If you don’t need a motorized gimbal, the Fantaseal cage grip is a basic camera stabilizer that prevents shake with its ergonomic U-shape. This design prevents tremors by distributing pressure between both your hands. It has no buttons and can’t track subjects, relying solely on you to maneuver it. If you have the ability to walk around scenes for your desired shots or need a quick, steady capture, the seamless snap-in process for mounting your camera, phone, flash, and microphone is hard to beat, especially for the price.
Arriving in three separate pieces, the Fantaseal snapped together in under two minutes; the process was as simple as connecting the interlocking sections before inserting two screws. We attached the included phone mount to the top to adjust our M50’s camera settings through the app and transfer recordings to our phone in real-time. While the spongy foam material doesn’t feel as comfortable as the models above, the finger indents ensure it stays grippy and helped relieve the weight on our hands for steadier recordings. The plastic frame keeps the cage light but is less durable, showing some scratches after our two weeks of use. These tradeoffs keep the device to under $50.

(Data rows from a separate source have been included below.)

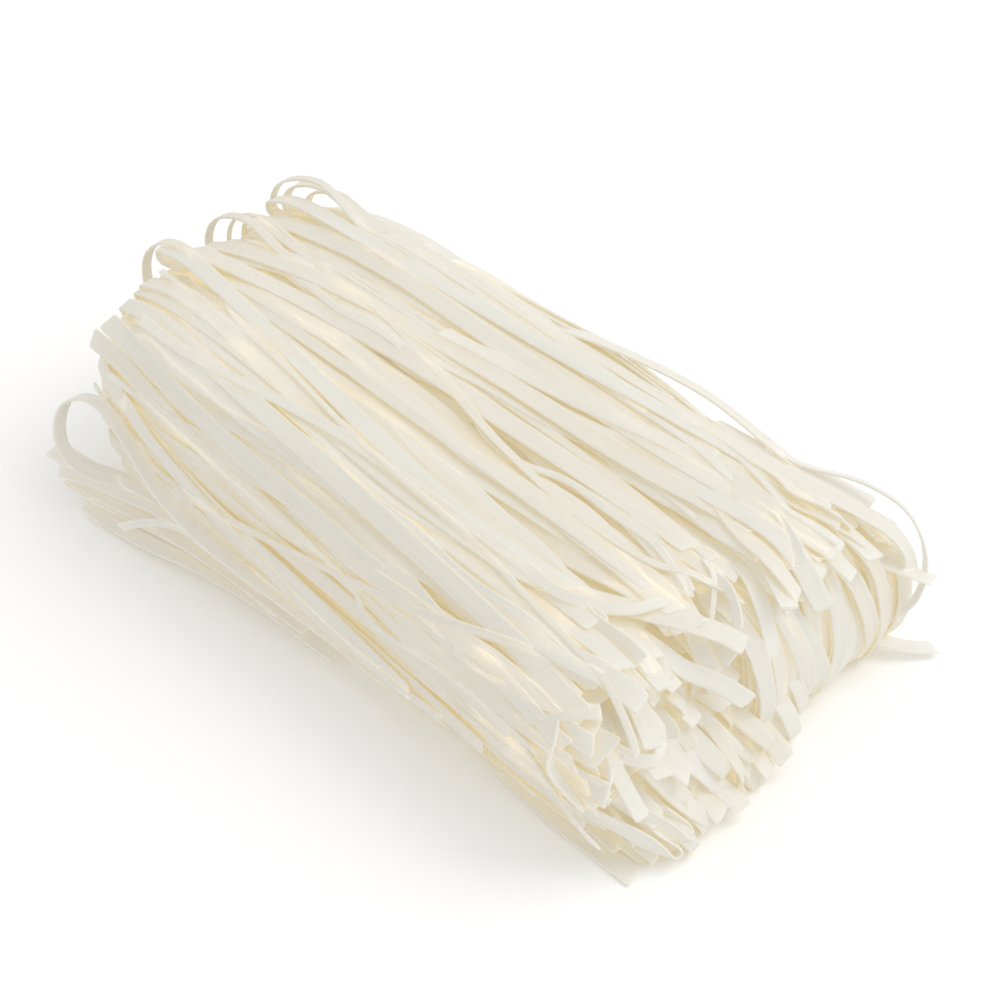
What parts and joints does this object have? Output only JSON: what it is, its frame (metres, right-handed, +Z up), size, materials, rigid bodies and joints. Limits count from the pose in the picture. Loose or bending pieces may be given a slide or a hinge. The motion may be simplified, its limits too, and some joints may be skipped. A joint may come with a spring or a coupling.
{
  "type": "bundle of dried flat rice noodles",
  "caption": "Folded bundle of dried flat rice noodles: parallel ivory ribbons looped back at one end, square-cut over folds at the other, with a few loose strands.",
  "frame": {"origin": "on the surface it rests on, under the middle of the bundle's bounding box", "axes": "+X along the strands, from the folded end to the cut end; +Y across the bundle; +Z up"},
  "size_m": [0.2228, 0.1247, 0.0654],
  "materials": {
    "noodle": "matte, slightly translucent ivory white; stands in for dried rice noodle"
  },
  "bodies": {
    "root": {"noodle_bundle": "noodle"}
  },
  "joints": []
}
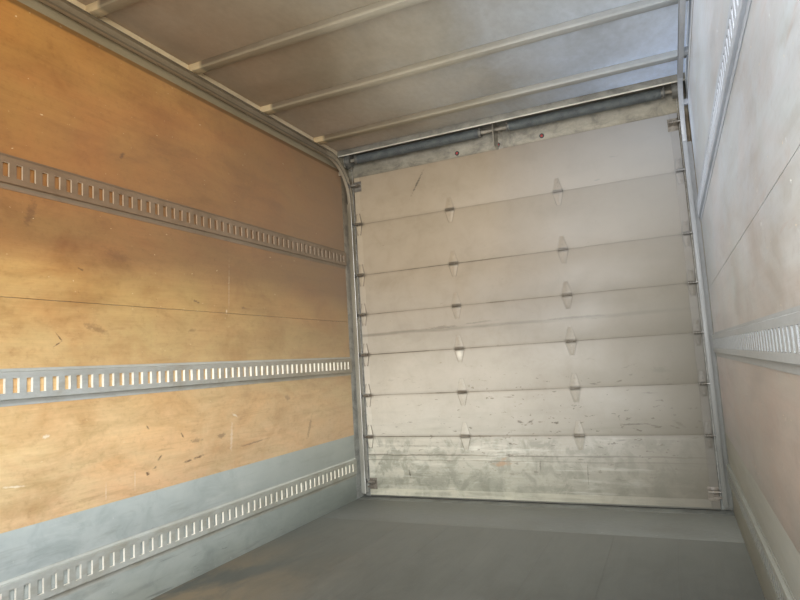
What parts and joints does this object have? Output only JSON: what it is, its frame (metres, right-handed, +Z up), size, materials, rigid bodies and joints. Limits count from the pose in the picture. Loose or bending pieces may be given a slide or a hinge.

The smooth motion transitions from panning to climbing up stairs were quite impressive for a cage with no motor assistance, but we did notice some slight jitter with every other step. This model also performed behind the options above in our walking test, with some slight shake on the straightway portion. This by no means indicates that this stabilizer is bad. The footage is a clear step up from using your bare hands, and this level of stability is perfect for beginners or smaller video projects. However, if you need a consistently steady shot with a rolling free range of motion, you’ll want to look at the gimbals above.